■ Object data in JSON

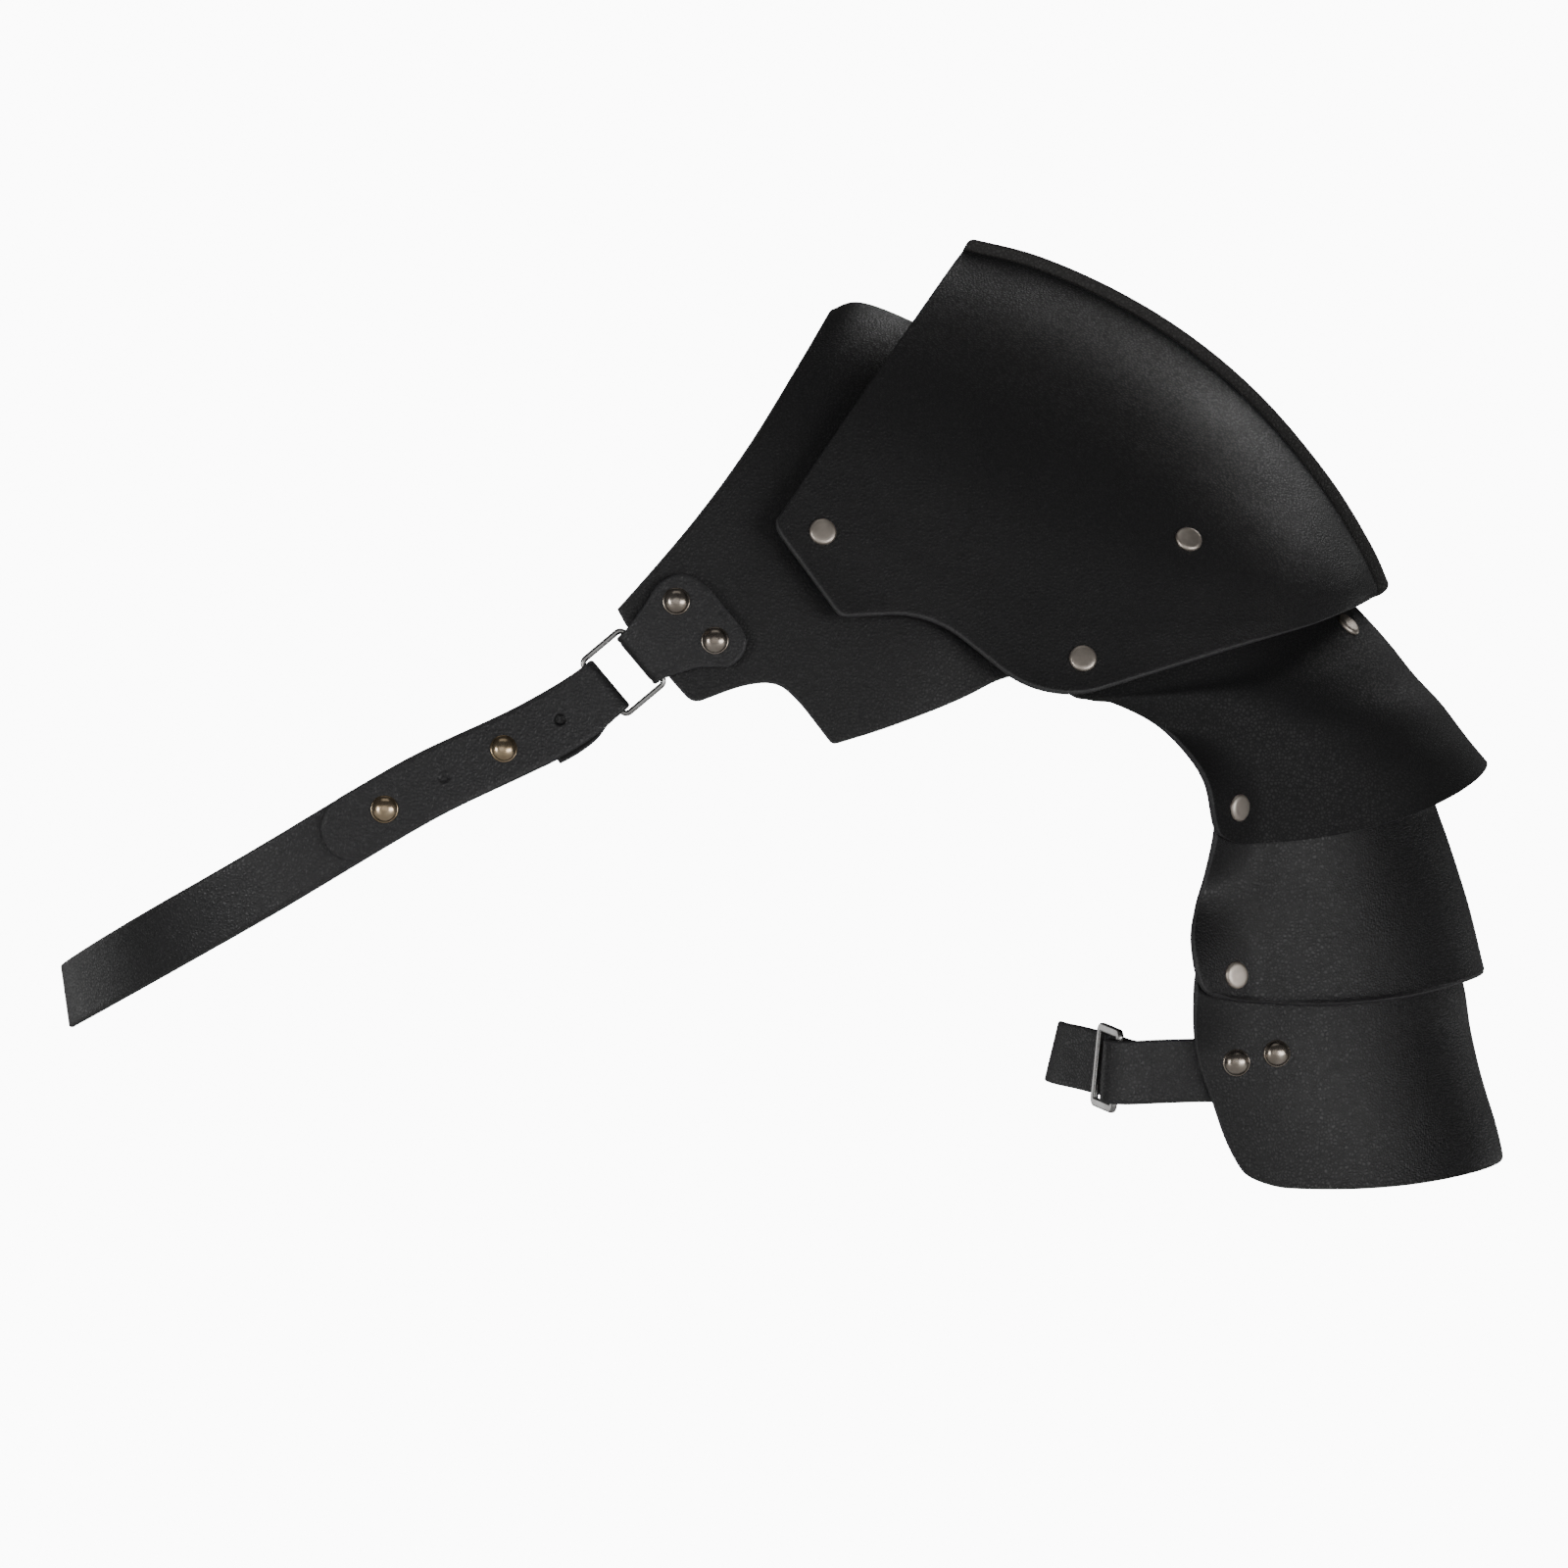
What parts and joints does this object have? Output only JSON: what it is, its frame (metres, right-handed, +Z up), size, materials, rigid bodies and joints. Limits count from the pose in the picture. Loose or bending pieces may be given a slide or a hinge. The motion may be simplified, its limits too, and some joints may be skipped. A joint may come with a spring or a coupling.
{
  "type": "pauldron",
  "caption": "Leather shoulder guard for one shoulder: a ridged two-panel cap on a broad under plate, overlapping lames down the arm, a chest strap on rings and a buckled arm strap.",
  "frame": {"origin": "shoulder seat: the top of the under plate's crest, where the shoulder carries the piece", "axes": "+Z up, -Y towards the wearer's front, +X outwards from the neck over the arm that carries it"},
  "size_m": [0.4279, 0.1992, 0.2844],
  "materials": {
    "plate_leather": "near-black smooth leather with a fine pebble grain and a soft wax sheen",
    "strap_leather": "near-black strap leather, slightly glossier on its bends",
    "plate_rivet_metal": "flat caps, warm nickel, satin with a bright rim",
    "strap_rivet_metal": "domed caps, dark bronze, polished",
    "ring_metal": "polished nickel wire"
  },
  "bodies": {
    "root": {"under_plate_front": "plate_leather", "under_plate_rear": "plate_leather", "main_plate_front": "plate_leather", "main_plate_back": "plate_leather", "ridge_welt": "plate_leather", "upper_lame": "plate_leather", "middle_lame": "plate_leather", "lower_lame": "plate_leather", "ring_tab_front": "strap_leather", "ring_tab_rear": "strap_leather", "chest_strap_tongue": "strap_leather", "chest_strap": "strap_leather", "arm_strap_front": "strap_leather", "arm_strap_rear": "strap_leather", "chest_rivet_front": "plate_rivet_metal", "chest_rivet_rear": "plate_rivet_metal", "outer_rivet_front": "plate_rivet_metal", "outer_rivet_rear": "plate_rivet_metal", "lobe_rivet_front": "plate_rivet_metal", "lobe_rivet_rear": "plate_rivet_metal", "side_rivet_front": "plate_rivet_metal", "side_rivet_rear": "plate_rivet_metal", "upper_lame_rivet_front": "plate_rivet_metal", "upper_lame_rivet_rear": "plate_rivet_metal", "middle_lame_rivet_front": "plate_rivet_metal", "middle_lame_rivet_rear": "plate_rivet_metal", "tab_rivet_upper_front": "strap_rivet_metal", "tab_rivet_upper_rear": "strap_rivet_metal", "tab_rivet_lower_front": "strap_rivet_metal", "tab_rivet_lower_rear": "strap_rivet_metal", "arm_strap_rivet_inner_front": "strap_rivet_metal", "arm_strap_rivet_inner_rear": "strap_rivet_metal", "arm_strap_rivet_outer_front": "strap_rivet_metal", "arm_strap_rivet_outer_rear": "strap_rivet_metal", "chest_strap_stud_1": "strap_rivet_metal", "chest_strap_stud_2": "strap_rivet_metal", "chest_strap_stud_rear": "strap_rivet_metal", "strap_ring_front": "ring_metal", "strap_ring_rear": "ring_metal", "arm_strap_buckle": "ring_metal"}
  },
  "joints": []
}
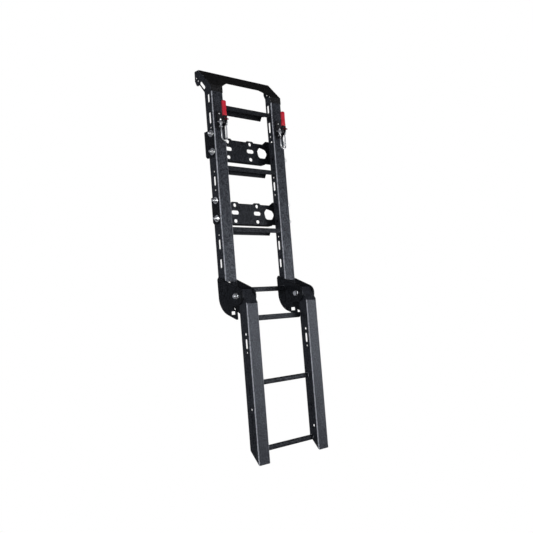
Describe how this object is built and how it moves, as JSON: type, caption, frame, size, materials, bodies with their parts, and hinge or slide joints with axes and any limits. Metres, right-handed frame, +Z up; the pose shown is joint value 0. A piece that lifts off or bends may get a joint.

■ AIM
Please restate the records in full, word for word.

■ OUTPUT OF THE EXERCISE
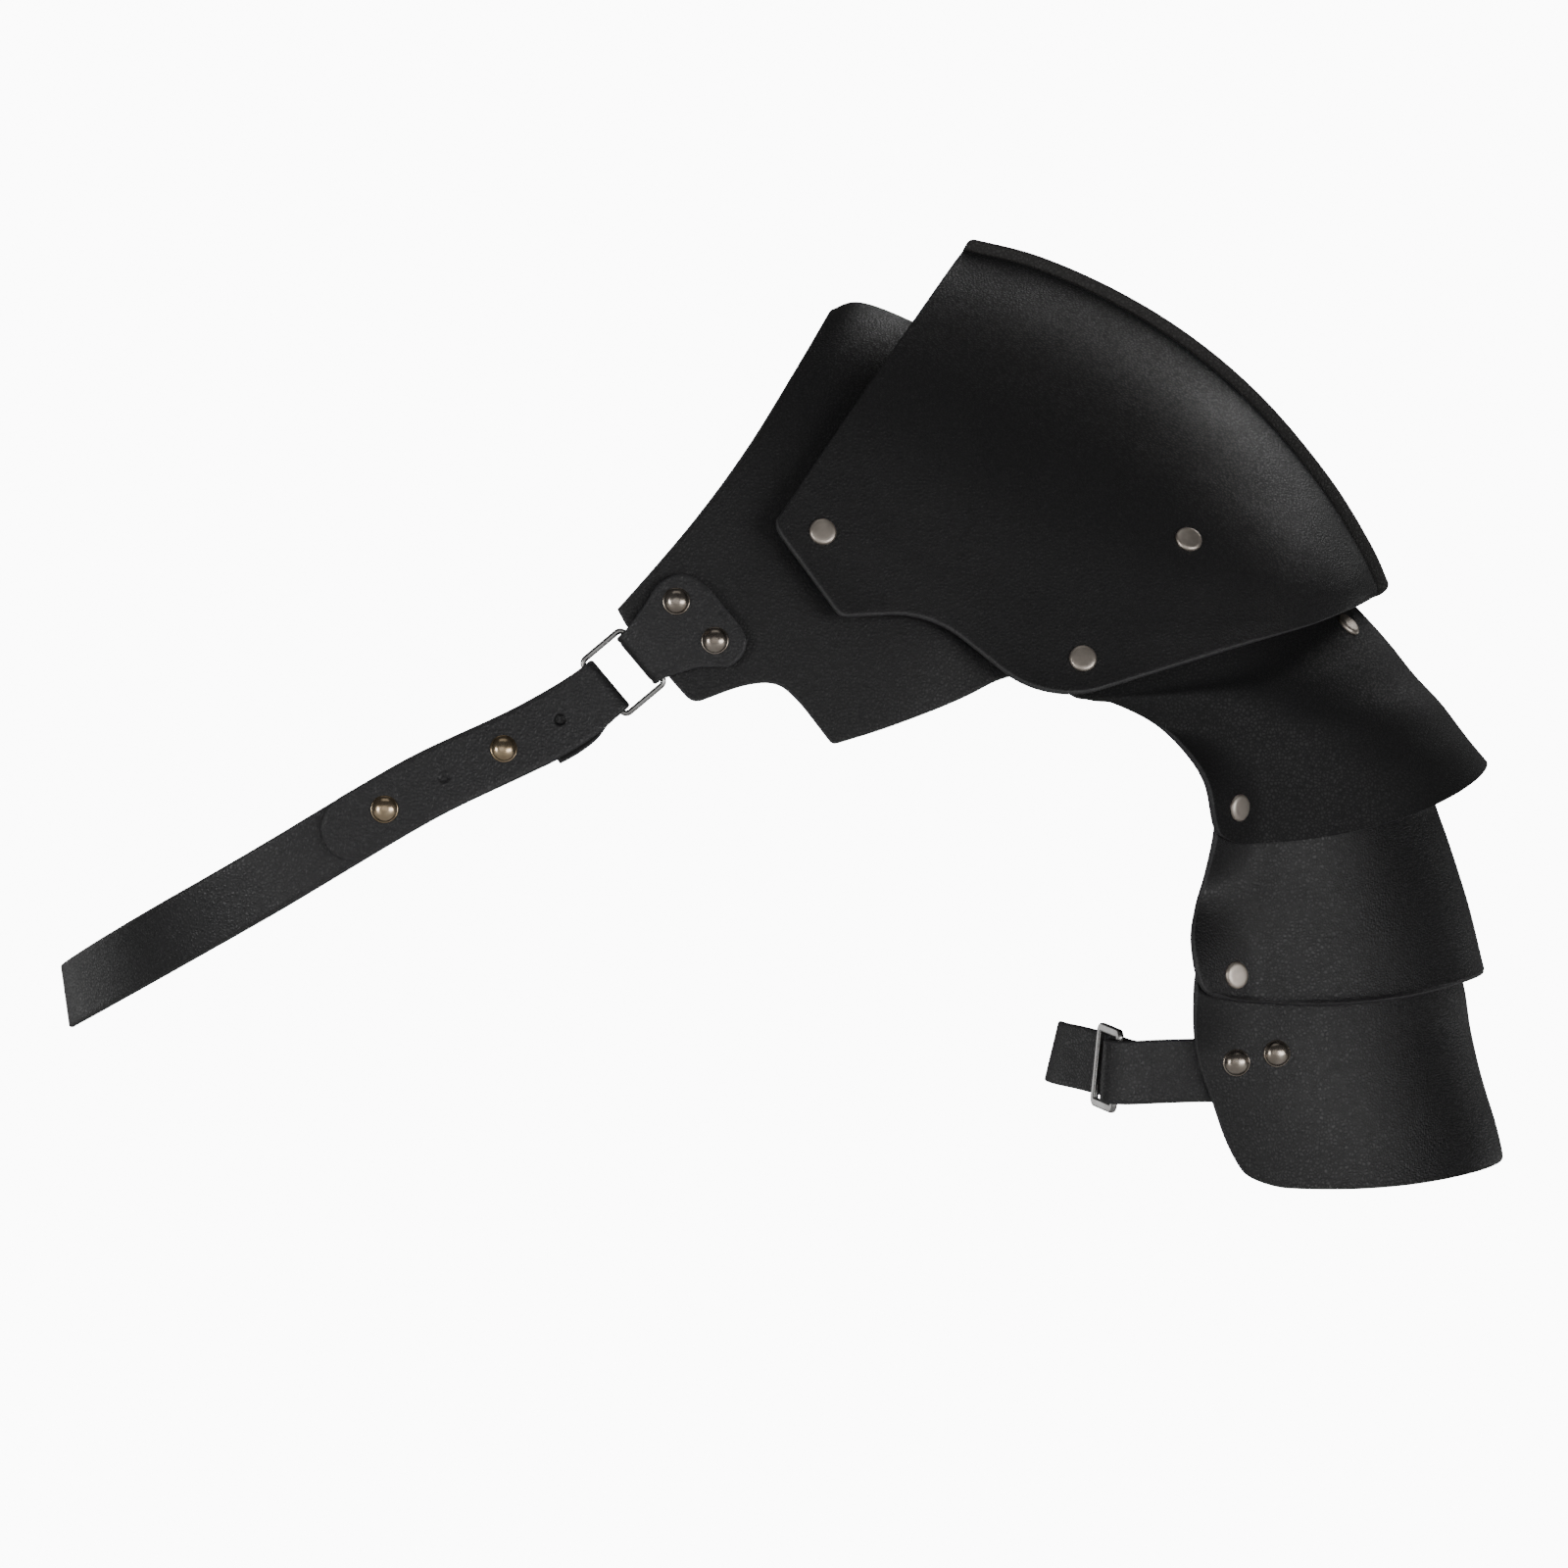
What parts and joints does this object have? Output only JSON: what it is, its frame (metres, right-handed, +Z up), size, materials, rigid bodies and joints. Limits count from the pose in the picture. Loose or bending pieces may be given a slide or a hinge. The motion may be simplified, its limits too, and some joints may be skipped. A joint may come with a spring or a coupling.
{
  "type": "pauldron",
  "caption": "Leather shoulder guard for one shoulder: a ridged two-panel cap on a broad under plate, overlapping lames down the arm, a chest strap on rings and a buckled arm strap.",
  "frame": {"origin": "shoulder seat: the top of the under plate's crest, where the shoulder carries the piece", "axes": "+Z up, -Y towards the wearer's front, +X outwards from the neck over the arm that carries it"},
  "size_m": [0.4279, 0.1992, 0.2844],
  "materials": {
    "plate_leather": "near-black smooth leather with a fine pebble grain and a soft wax sheen",
    "strap_leather": "near-black strap leather, slightly glossier on its bends",
    "plate_rivet_metal": "flat caps, warm nickel, satin with a bright rim",
    "strap_rivet_metal": "domed caps, dark bronze, polished",
    "ring_metal": "polished nickel wire"
  },
  "bodies": {
    "root": {"under_plate_front": "plate_leather", "under_plate_rear": "plate_leather", "main_plate_front": "plate_leather", "main_plate_back": "plate_leather", "ridge_welt": "plate_leather", "upper_lame": "plate_leather", "middle_lame": "plate_leather", "lower_lame": "plate_leather", "ring_tab_front": "strap_leather", "ring_tab_rear": "strap_leather", "chest_strap_tongue": "strap_leather", "chest_strap": "strap_leather", "arm_strap_front": "strap_leather", "arm_strap_rear": "strap_leather", "chest_rivet_front": "plate_rivet_metal", "chest_rivet_rear": "plate_rivet_metal", "outer_rivet_front": "plate_rivet_metal", "outer_rivet_rear": "plate_rivet_metal", "lobe_rivet_front": "plate_rivet_metal", "lobe_rivet_rear": "plate_rivet_metal", "side_rivet_front": "plate_rivet_metal", "side_rivet_rear": "plate_rivet_metal", "upper_lame_rivet_front": "plate_rivet_metal", "upper_lame_rivet_rear": "plate_rivet_metal", "middle_lame_rivet_front": "plate_rivet_metal", "middle_lame_rivet_rear": "plate_rivet_metal", "tab_rivet_upper_front": "strap_rivet_metal", "tab_rivet_upper_rear": "strap_rivet_metal", "tab_rivet_lower_front": "strap_rivet_metal", "tab_rivet_lower_rear": "strap_rivet_metal", "arm_strap_rivet_inner_front": "strap_rivet_metal", "arm_strap_rivet_inner_rear": "strap_rivet_metal", "arm_strap_rivet_outer_front": "strap_rivet_metal", "arm_strap_rivet_outer_rear": "strap_rivet_metal", "chest_strap_stud_1": "strap_rivet_metal", "chest_strap_stud_2": "strap_rivet_metal", "chest_strap_stud_rear": "strap_rivet_metal", "strap_ring_front": "ring_metal", "strap_ring_rear": "ring_metal", "arm_strap_buckle": "ring_metal"}
  },
  "joints": []
}
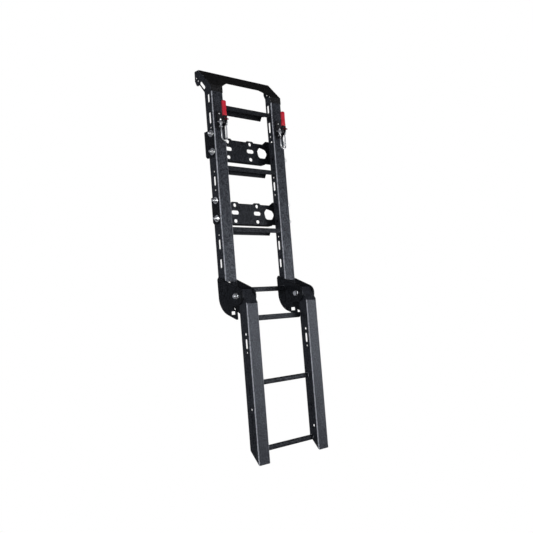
Describe how this object is built and how it moves, as JSON: type, caption, frame, size, materials, bodies with their parts, and hinge or slide joints with axes and any limits. Metres, right-handed frame, +Z up; the pose shown is joint value 0. A piece that lifts off or bends may get a joint.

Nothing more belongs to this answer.